Die gemeindlichen Verbindlichkeiten bzw. Forderungen beziehen sich i.d.R. auf Geldleistungen, bei denen der Leistungszwang für die Gemeinde bzw. Anspruch der Gemeinde betragsmäßig hinreichend konkret bestimmt sein muss. Quantifizierbar ist eine gemeindliche Verpflichtung/Forderung, wenn sie zum Abschlussstichtag der Höhe nach konkret benannt werden kann. In Hinblick auf die Werthaltigkeit der Verbindlichkeit/Forderung muss darüber hinaus die Bestimmbarkeit des Zeitpunkts, an dem der tatsächliche Ausgleich (z.B. vertraglich bestimmt) erfolgen soll, bekannt sein (kalendarisch festgelegter Zeitpunkt an dem der Gläubiger auf die konkrete Zahlung rechtlich bestehen kann).

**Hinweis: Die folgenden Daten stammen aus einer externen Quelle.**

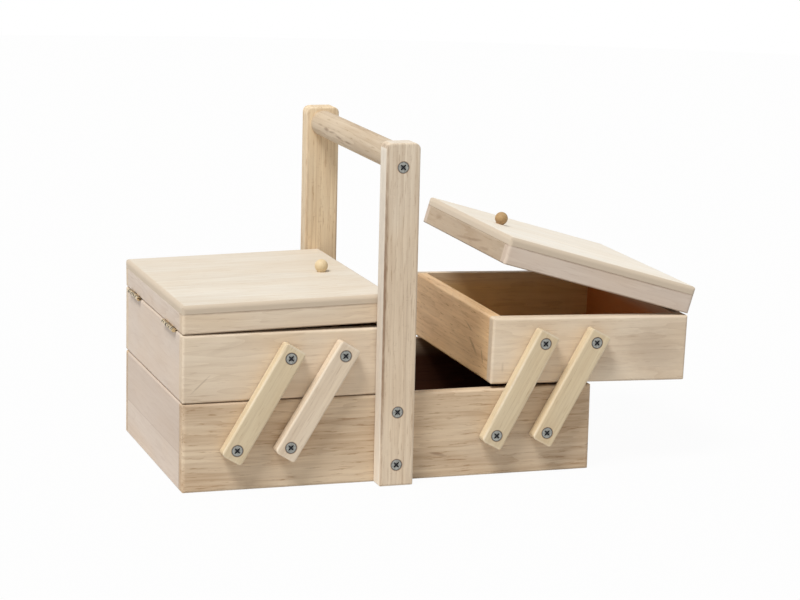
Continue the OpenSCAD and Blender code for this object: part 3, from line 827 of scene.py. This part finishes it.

Darüber hinaus wird keine Basis für eine entsprechende vertragliche Vereinbarung zwischen dem Amt und den amtsangehörigen Gemeinden gesehen.
Als Ergebnis sehe ich weder einen Anlass noch eine Grundlage für ein vom geltenden Recht abweichendes Vorgehen. Richtig ist, dass aus vielfältigen Gründen ein Jahresabschluss einer amtsangehörigen Gemeinde nicht in allen Positionen mit dem einer amtsfreien Gemeinde vergleichbar ist; so hat z. B. eine amtsangehörige Gemeinde auch regelmäßig kein Verwaltungsgebäude und keine Sachaufwendungen für die Verwaltung, andererseits jedoch Aufwand für die Amtsumlage.